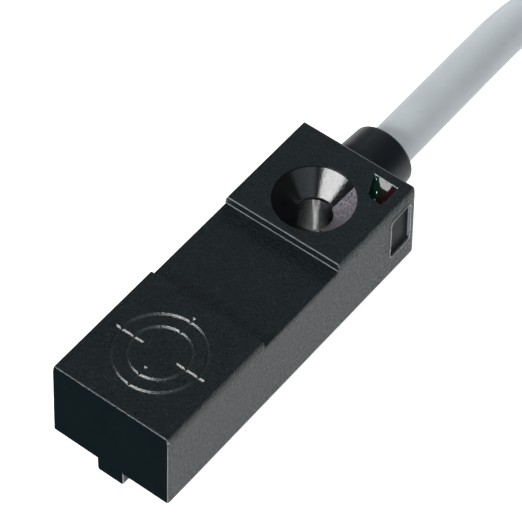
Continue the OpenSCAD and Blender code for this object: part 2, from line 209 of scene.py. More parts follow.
def cut(mesh, tools, operation="DIFFERENCE"):
    """mesh with the tool meshes cut away from it, or joined to it, one after the other."""
    for tool in tools:
        piece = bpy.data.objects.new("cutting", mesh)
        helper = bpy.data.objects.new("tool", tool)
        SCENE.collection.objects.link(piece)
        SCENE.collection.objects.link(helper)
        modifier = piece.modifiers.new("cut", "BOOLEAN")
        modifier.operation, modifier.solver, modifier.object = operation, "EXACT", helper
        depsgraph = bpy.context.evaluated_depsgraph_get()
        mesh = bpy.data.meshes.new_from_object(piece.evaluated_get(depsgraph))
        for o in (piece, helper):
            bpy.data.objects.remove(o)
        bm = bmesh.new()
        bm.from_mesh(mesh)
        bmesh.ops.remove_doubles(bm, verts=bm.verts, dist=CUT_MERGE)
        bm.to_mesh(mesh)
        bm.free()
    return mesh


def smooth(mesh, sharp_above=38):
    """Smooth shading, with edges sharper than an angle in degrees kept sharp."""
    for p in mesh.polygons:
        p.use_smooth = True
    mesh.set_sharp_from_angle(angle=math.radians(sharp_above))


def even_normals(piece):
    """Keeps the large faces flat beside their small rounded edges."""
    modifier = piece.modifiers.new("even_normals", "WEIGHTED_NORMAL")
    modifier.keep_sharp = True
    modifier.weight = 100


def rounded_block(name, low, high, r, steps=3):
    """A box with all its edges rounded."""
    rings = [
        [(x, low[1], low[2]), (x, high[1], low[2]), (x, high[1], high[2]), (x, low[1], high[2])]
        for x in (low[0], high[0])
    ]
    bm = bmesh.new()
    bm.from_mesh(loft(name, rings))
    bmesh.ops.bevel(
        bm, geom=list(bm.edges) + list(bm.verts), offset=r * MM, segments=steps,
        profile=0.5, affect="EDGES",
    )
    mesh = bpy.data.meshes.new(name)
    bm.to_mesh(mesh)
    bm.free()
    return mesh


def curve_piece(name, points, diameter, material):
    """A round curve through points, as a piece of its own."""
    data = bpy.data.curves.new(name, "CURVE")
    data.dimensions = "3D"
    data.bevel_depth = diameter / 2 * MM
    data.bevel_resolution = CURVE_SIDES
    data.resolution_u = CURVE_STEPS
    data.use_fill_caps = True
    data.twist_mode = "Z_UP"
    spline = data.splines.new("BEZIER")
    spline.bezier_points.add(len(points) - 1)
    for knot, p in zip(spline.bezier_points, points):
        knot.co = Vector(p) * MM
        knot.handle_left_type = knot.handle_right_type = "AUTO"
    piece = bpy.data.objects.new(name, data)
    SCENE.collection.objects.link(piece)
    data.materials.append(material)
    return piece


# ---- The cable's route ----

# Between neighbouring turns, the inner column's fold radius, the straight run and the layers
PITCH = 4.0
FOLD_R = 12.0
RUN = 55.0
LAYERS = 5
RUN_POINTS, FOLD_POINTS = 11, 12
HANK_X = (HANK_LOW.x + HANK_HIGH.x) / 2
HANK_Y = (HANK_LOW.y + HANK_HIGH.y - RUN) / 2
MID_R = FOLD_R + PITCH / 2
FAR_ARC = RUN + math.pi * MID_R
LAYER_Z = FLOOR_Z + PITCH / 2
# How long a change of place takes along the cable, and how far the changes down and up are before
# and after the one inwards
CHANGE = 24.0
LAG = 0.28 * CHANGE

# Straight out of the sleeve, down to the table and along it to the hank's first turn
FREE_ROUTE = [
    (0, 4.5, 4.8), (0, 8, 4.8), (0, 12, 4.8), (0, 16, 4.8), (0, 20, 4.8), (0, 24, 4.8),
    (0.05, 27, 4.75), (0.35, 30, 4.5), (1.2, 33, 3.7), (2.3, 36, 2.6), (3.3, 39, 1.5),
    (3.85, 42, 0.85), (4, 45, 0.6), (4, 48, 0.55),
]

# The end turns out of the lowest inner turn and lies inside the hank
END_TURN, END_STEPS = 18.0, 6
END_FROM = (HANK_X - FOLD_R, HANK_Y + RUN)
END_TO = (END_FROM[0] + PITCH, END_FROM[1] - END_TURN)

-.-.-

Extract the full listing above without altering anything.

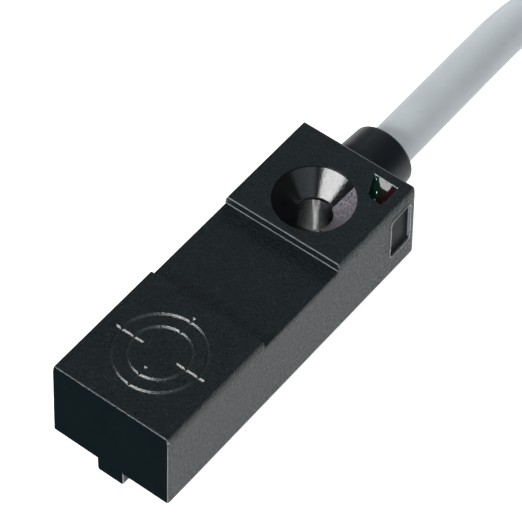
Continue the OpenSCAD and Blender code for this object: part 2, from line 209 of scene.py. More parts follow.
def cut(mesh, tools, operation="DIFFERENCE"):
    """mesh with the tool meshes cut away from it, or joined to it, one after the other."""
    for tool in tools:
        piece = bpy.data.objects.new("cutting", mesh)
        helper = bpy.data.objects.new("tool", tool)
        SCENE.collection.objects.link(piece)
        SCENE.collection.objects.link(helper)
        modifier = piece.modifiers.new("cut", "BOOLEAN")
        modifier.operation, modifier.solver, modifier.object = operation, "EXACT", helper
        depsgraph = bpy.context.evaluated_depsgraph_get()
        mesh = bpy.data.meshes.new_from_object(piece.evaluated_get(depsgraph))
        for o in (piece, helper):
            bpy.data.objects.remove(o)
        bm = bmesh.new()
        bm.from_mesh(mesh)
        bmesh.ops.remove_doubles(bm, verts=bm.verts, dist=CUT_MERGE)
        bm.to_mesh(mesh)
        bm.free()
    return mesh


def smooth(mesh, sharp_above=38):
    """Smooth shading, with edges sharper than an angle in degrees kept sharp."""
    for p in mesh.polygons:
        p.use_smooth = True
    mesh.set_sharp_from_angle(angle=math.radians(sharp_above))


def even_normals(piece):
    """Keeps the large faces flat beside their small rounded edges."""
    modifier = piece.modifiers.new("even_normals", "WEIGHTED_NORMAL")
    modifier.keep_sharp = True
    modifier.weight = 100


def rounded_block(name, low, high, r, steps=3):
    """A box with all its edges rounded."""
    rings = [
        [(x, low[1], low[2]), (x, high[1], low[2]), (x, high[1], high[2]), (x, low[1], high[2])]
        for x in (low[0], high[0])
    ]
    bm = bmesh.new()
    bm.from_mesh(loft(name, rings))
    bmesh.ops.bevel(
        bm, geom=list(bm.edges) + list(bm.verts), offset=r * MM, segments=steps,
        profile=0.5, affect="EDGES",
    )
    mesh = bpy.data.meshes.new(name)
    bm.to_mesh(mesh)
    bm.free()
    return mesh


def curve_piece(name, points, diameter, material):
    """A round curve through points, as a piece of its own."""
    data = bpy.data.curves.new(name, "CURVE")
    data.dimensions = "3D"
    data.bevel_depth = diameter / 2 * MM
    data.bevel_resolution = CURVE_SIDES
    data.resolution_u = CURVE_STEPS
    data.use_fill_caps = True
    data.twist_mode = "Z_UP"
    spline = data.splines.new("BEZIER")
    spline.bezier_points.add(len(points) - 1)
    for knot, p in zip(spline.bezier_points, points):
        knot.co = Vector(p) * MM
        knot.handle_left_type = knot.handle_right_type = "AUTO"
    piece = bpy.data.objects.new(name, data)
    SCENE.collection.objects.link(piece)
    data.materials.append(material)
    return piece


# ---- The cable's route ----

# Between neighbouring turns, the inner column's fold radius, the straight run and the layers
PITCH = 4.0
FOLD_R = 12.0
RUN = 55.0
LAYERS = 5
RUN_POINTS, FOLD_POINTS = 11, 12
HANK_X = (HANK_LOW.x + HANK_HIGH.x) / 2
HANK_Y = (HANK_LOW.y + HANK_HIGH.y - RUN) / 2
MID_R = FOLD_R + PITCH / 2
FAR_ARC = RUN + math.pi * MID_R
LAYER_Z = FLOOR_Z + PITCH / 2
# How long a change of place takes along the cable, and how far the changes down and up are before
# and after the one inwards
CHANGE = 24.0
LAG = 0.28 * CHANGE

# Straight out of the sleeve, down to the table and along it to the hank's first turn
FREE_ROUTE = [
    (0, 4.5, 4.8), (0, 8, 4.8), (0, 12, 4.8), (0, 16, 4.8), (0, 20, 4.8), (0, 24, 4.8),
    (0.05, 27, 4.75), (0.35, 30, 4.5), (1.2, 33, 3.7), (2.3, 36, 2.6), (3.3, 39, 1.5),
    (3.85, 42, 0.85), (4, 45, 0.6), (4, 48, 0.55),
]

# The end turns out of the lowest inner turn and lies inside the hank
END_TURN, END_STEPS = 18.0, 6
END_FROM = (HANK_X - FOLD_R, HANK_Y + RUN)
END_TO = (END_FROM[0] + PITCH, END_FROM[1] - END_TURN)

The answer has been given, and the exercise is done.